De Surinaamse jungle is een schatkamer van medicinale planten waarvan het effect wetenschappelijk vaststaat. Hoe ze precies werken weten alleen medicijnmannen. Naar die kennis speurt de farmaceutische industrie het oerwoud af. Suriname telt minstens zesduizend medicinale planten. De meeste zijn reeds geregistreerd bij het herbarium van de universiteit in Paramaribo. Het is bescheiden begin van wat kan uitgroeien tot een gigantische nationale industrie. Het besef groeit dat deze geneeskrachtige planten een waardevolle aanvulling kunnen zijn op de westerse geneeskunde. En dus neemt de belangstelling toe. Niet alleen van patiënten, maar ook van de medisch-wetenschappelijke wereld.
De Inheemsen, Marrons, en andere groepen van de samenleving hebben die kennis door de eeuwen heen weten op te bouwen. In sommige gevallen is er zelfs sprake van unieke kennis. De bewoners van de vaak afgelegen gebieden hebben meer vertrouwen in hun eigen traditionele medicijnen uit de natuur. Bovendien zijn er geen verzorgers of apotheken in die gebieden en moeten de mensen voor een medische behandeling helemaal naar Paramaribo.
Men denkt dat er ongeveer 245 soorten medicinale planten worden verhandeld, die jaarlijks een marktwaarde van ongeveer 1 miljoen US dollar vertegenwoordigen. Per jaar wordt 55 duizend kilo kruiden geëxporteerd naar Nederland, sommige kruiden komen diep uit het bos, maar de meeste planten groeien als onkruid rondom Paramaribo. Al decennialang bestudeert het Nationaal Herbarium in nederland, samen met het Nationaal Herbarium van de Anton de Kom Universiteit in Paramaribo, de flora van Suriname en inmiddels liggen zo’n 50.000 gedroogde exemplaren in Utrecht opgeslagen.

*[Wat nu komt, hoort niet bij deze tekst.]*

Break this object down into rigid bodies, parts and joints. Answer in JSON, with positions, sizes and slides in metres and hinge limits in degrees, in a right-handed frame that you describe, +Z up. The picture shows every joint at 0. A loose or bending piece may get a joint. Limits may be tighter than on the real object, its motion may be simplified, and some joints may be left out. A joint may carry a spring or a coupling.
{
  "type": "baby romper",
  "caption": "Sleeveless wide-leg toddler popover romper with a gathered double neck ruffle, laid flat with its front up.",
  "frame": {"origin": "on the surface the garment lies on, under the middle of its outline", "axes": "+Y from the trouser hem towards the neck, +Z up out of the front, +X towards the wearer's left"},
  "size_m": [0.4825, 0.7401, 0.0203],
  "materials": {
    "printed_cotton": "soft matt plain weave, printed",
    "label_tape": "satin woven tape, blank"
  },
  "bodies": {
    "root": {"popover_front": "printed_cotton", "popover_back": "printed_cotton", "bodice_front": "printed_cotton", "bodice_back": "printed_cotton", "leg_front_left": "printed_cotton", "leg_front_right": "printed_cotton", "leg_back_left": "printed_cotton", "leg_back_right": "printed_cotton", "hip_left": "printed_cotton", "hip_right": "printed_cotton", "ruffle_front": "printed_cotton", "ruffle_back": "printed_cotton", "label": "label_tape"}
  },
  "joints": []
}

Er zijn verschillende medicijnmannen in Suriname, onder marrons, en ook onder indianen, Hindoestanen en Javanen. Ze hebben allemaal hun eigen planten, medicijnen en specialisme: van botziekten tot onvruchtbaarheid, van potentieklachten tot vrouwenkwalen. De marrons zijn meester in het mixen van kruiden voor het genezen van de meest ingewikkelde bot- en gewrichtsziekten. De kookpot van de medicijnman pruttelende vol met kruiden hij vertelt dat de exacte hoeveelheid van de afzonderlijke ingrediënten heel nauw luisterde. De ene plant heeft effect op de botgroei, een andere doet een schadelijke bijwerking teniet, en weer een andere zorgt voor het transport van de werkzame stof.

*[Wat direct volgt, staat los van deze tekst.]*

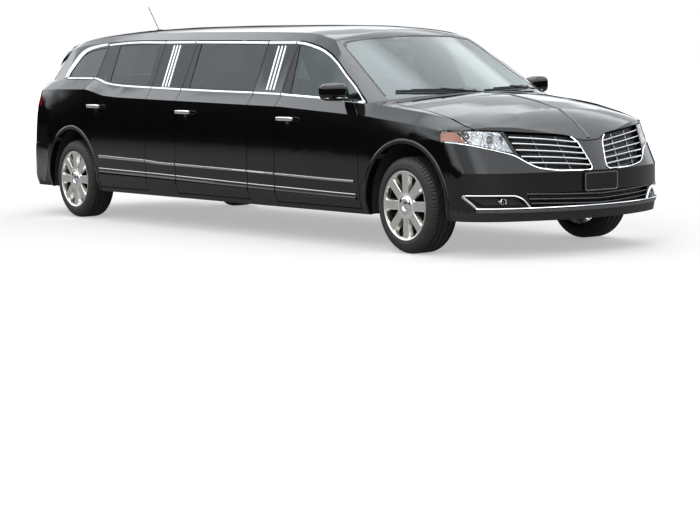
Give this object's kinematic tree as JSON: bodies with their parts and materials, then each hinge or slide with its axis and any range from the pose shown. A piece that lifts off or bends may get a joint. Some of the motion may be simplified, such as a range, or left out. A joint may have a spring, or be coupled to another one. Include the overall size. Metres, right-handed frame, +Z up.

Voor die kostbare kennis komt steeds meer belangstelling van westerse bedrijven. Zo doet het Amazon Conservation Team onderzoek naar geneeskrachtige planten in Suriname. Het Noord-Amerikaanse ACT probeert volgens hun mission statement, samen met de inheemse bevolking de biodiversiteit in tropisch Zuid-Amerika te onderzoeken én te behouden. Het gebeurt lang niet altijd dat de verdiensten daarvan terugvloeien naar de gemeenschap waar de plantenkennis vandaan komt. Ook grote Noord-Amerikaanse farmaceutische bedrijf Bristol-Myers-Squibb en de Organisaties als het World Wildlife Fund en Conservation International doen vergelijkbaar onderzoek en proberen de inheemse kennis vast te leggen. Maar iedereen lijkt angstvallig op zijn eentje te werken.

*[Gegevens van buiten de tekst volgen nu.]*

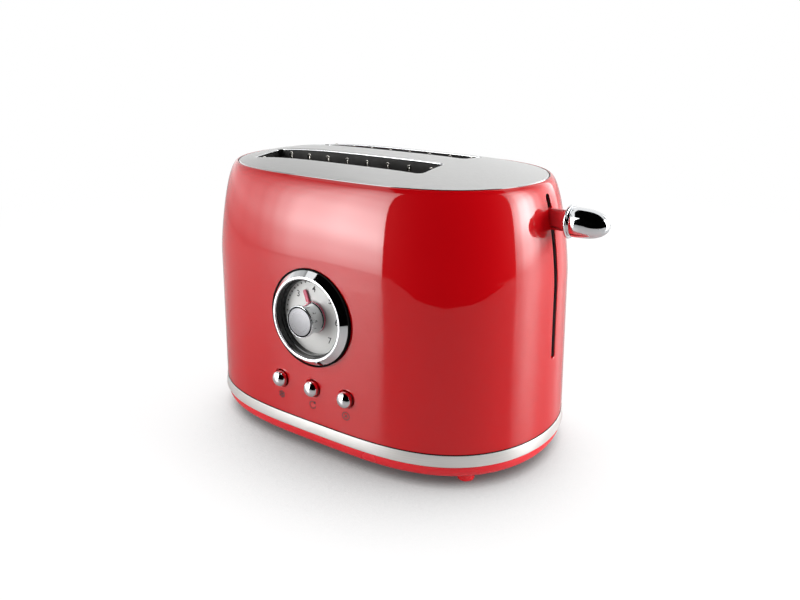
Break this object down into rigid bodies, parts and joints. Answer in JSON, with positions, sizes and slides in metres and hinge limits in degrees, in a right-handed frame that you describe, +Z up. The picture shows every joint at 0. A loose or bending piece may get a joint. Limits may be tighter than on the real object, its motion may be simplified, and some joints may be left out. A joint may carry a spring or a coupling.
{
  "type": "toaster",
  "caption": "Rounded red toaster for sliced bread, with a chrome-ringed browning dial, chrome push buttons, a side lever with a bullet knob and a rear crumb tray.",
  "frame": {"origin": "centre of the object's box in plan, at the floor under the feet", "axes": "+Z up, the dial and buttons face -Y, the lever is at the +X end"},
  "size_m": [0.3008, 0.1862, 0.196],
  "materials": {
    "aluminised_steel": "dull grey",
    "brushed_steel": "fine brushed, satin",
    "chrome": "mirror bright",
    "circuit_green": "green laminate",
    "dark_plastic": "black",
    "dark_steel": "dark grey satin",
    "mica": "matt buff mica",
    "polished_band": "bright satin",
    "red_paint": "gloss red enamel",
    "red_plastic": "gloss red",
    "red_pointer": "gloss pinkish red",
    "silver_print": "fine satin silver",
    "wire_steel": "bright drawn"
  },
  "bodies": {
    "housing": {"base_pan": "red_plastic", "trim_band": "polished_band", "foot_front_left": "red_plastic", "foot_rear_left": "red_plastic", "foot_front_right": "red_plastic", "foot_rear_right": "red_plastic", "cord_gland": "dark_plastic", "end_plate_left": "aluminised_steel", "end_plate_right": "aluminised_steel", "heater_board_front": "mica", "heater_board_middle": "mica", "heater_board_rear": "mica", "reflector_front": "aluminised_steel", "reflector_rear": "aluminised_steel", "guide_rod": "wire_steel", "latch_magnet": "dark_plastic", "slot_frame": "dark_steel", "control_board": "circuit_green", "dial_bezel": "chrome", "dial_face": "silver_print", "timer_unit": "dark_plastic", "switch_defrost": "dark_plastic", "switch_reheat": "dark_plastic", "switch_cancel": "dark_plastic", "button_guide": "red_plastic", "body_shell": "red_paint", "top_plate": "brushed_steel"},
    "carriage": {"carriage": "aluminised_steel", "lifter_front": "wire_steel", "lifter_rear": "wire_steel", "lever_arm": "red_plastic", "lever_knob": "chrome", "armature": "wire_steel", "return_spring": "wire_steel"},
    "guard_front_outer": {"guard_front_outer": "wire_steel"},
    "guard_front_inner": {"guard_front_inner": "wire_steel"},
    "guard_rear_outer": {"guard_rear_outer": "wire_steel"},
    "guard_rear_inner": {"guard_rear_inner": "wire_steel"},
    "dial": {"control_knob": "chrome", "dial_pointer": "red_pointer", "dial_shaft": "wire_steel"},
    "button_defrost": {"button_defrost": "chrome", "plunger_defrost": "dark_plastic"},
    "button_reheat": {"button_reheat": "chrome", "plunger_reheat": "dark_plastic"},
    "button_cancel": {"button_cancel": "chrome", "plunger_cancel": "dark_plastic"},
    "crumb_tray": {"crumb_tray": "aluminised_steel", "tray_grip": "red_plastic"}
  },
  "joints": [
    {"name": "lever_slide", "type": "slide", "parent": "housing", "child": "carriage", "axis": [0, 0, -1], "range_m": [0, 0.08], "stiffness_N_per_m": 60, "springref_m": -0.06, "deforming": ["return_spring"]},
    {"name": "guard_front_outer_slide", "type": "slide", "parent": "housing", "child": "guard_front_outer", "axis": [0, 1, 0], "range_m": [0, 0.006]},
    {"name": "guard_front_inner_slide", "type": "slide", "parent": "housing", "child": "guard_front_inner", "axis": [0, -1, 0], "range_m": [0, 0.006]},
    {"name": "guard_rear_outer_slide", "type": "slide", "parent": "housing", "child": "guard_rear_outer", "axis": [0, -1, 0], "range_m": [0, 0.006]},
    {"name": "guard_rear_inner_slide", "type": "slide", "parent": "housing", "child": "guard_rear_inner", "axis": [0, 1, 0], "range_m": [0, 0.006]},
    {"name": "browning_dial_turn", "type": "hinge", "parent": "housing", "child": "dial", "pos_m": [-0.0136, -0.08146, 0.099], "axis": [0, 0.9986, -0.0523], "range_deg": [-113, 157]},
    {"name": "defrost_press", "type": "slide", "parent": "housing", "child": "button_defrost", "axis": [0, 0.9986, -0.0523], "range_m": [0, 0.0025], "stiffness_N_per_m": 300, "springref_m": -0.002},
    {"name": "reheat_press", "type": "slide", "parent": "housing", "child": "button_reheat", "axis": [0, 0.9986, -0.0523], "range_m": [0, 0.0025], "stiffness_N_per_m": 300, "springref_m": -0.002},
    {"name": "cancel_press", "type": "slide", "parent": "housing", "child": "button_cancel", "axis": [0, 0.9986, -0.0523], "range_m": [0, 0.0025], "stiffness_N_per_m": 300, "springref_m": -0.002},
    {"name": "crumb_tray_draw", "type": "slide", "parent": "housing", "child": "crumb_tray", "axis": [0, 1, 0], "range_m": [0, 0.1466]}
  ],
  "couplings": [
    {"joint": "guard_front_outer_slide", "follows": "lever_slide", "ratio": 0.075},
    {"joint": "guard_front_inner_slide", "follows": "lever_slide", "ratio": 0.075},
    {"joint": "guard_rear_outer_slide", "follows": "lever_slide", "ratio": 0.075},
    {"joint": "guard_rear_inner_slide", "follows": "lever_slide", "ratio": 0.075}
  ]
}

De natuur is de bron van alle geneesmiddelen. Denk aan morfine (uit papaver) en aan aspirine (uit wilgenbast). In één plant zitten duizenden stoffen. Slechts een klein deel van de geneeskrachtige planten is onderzocht op hun medicinale effect, dat sterk afhankelijk is van de toegepaste hoeveelheid. Een beetje meer en de stof werkt als gif. Wat indianen vroeger in hun pijlen deden, gebruiken anesthesisten nu in een kleinere hoeveelheid.
De farmaceutische industrie probeert niet alleen de werkzame chemische stoffen van een plant te ontrafelen, maar geneeskrachtige planten ook genetisch te manipuleren, als het synthetisch vervaardigen van een plantaardige stof te moeilijk of te kostbaar is. Of als voor het genezen van één patiënt zes bomen nodig zijn. Dan kunnen via mutaties de werkzame stoffen snel worden vermeerderd. Dat gebeurt met taxol, een werkzame stof tegen borstkanker die in de taxusboom zit. Ook een maagdenpalmsoort uit Madagascar, waarvan in de jaren tachtig werd ontdekt dat deze plant twee zeer effectieve stoffen produceert tegen kinderleukemie en de ziekte van Hodgkin, wordt in gemuteerde vorm in Texas verbouwd (onzeWereld Media september 2007).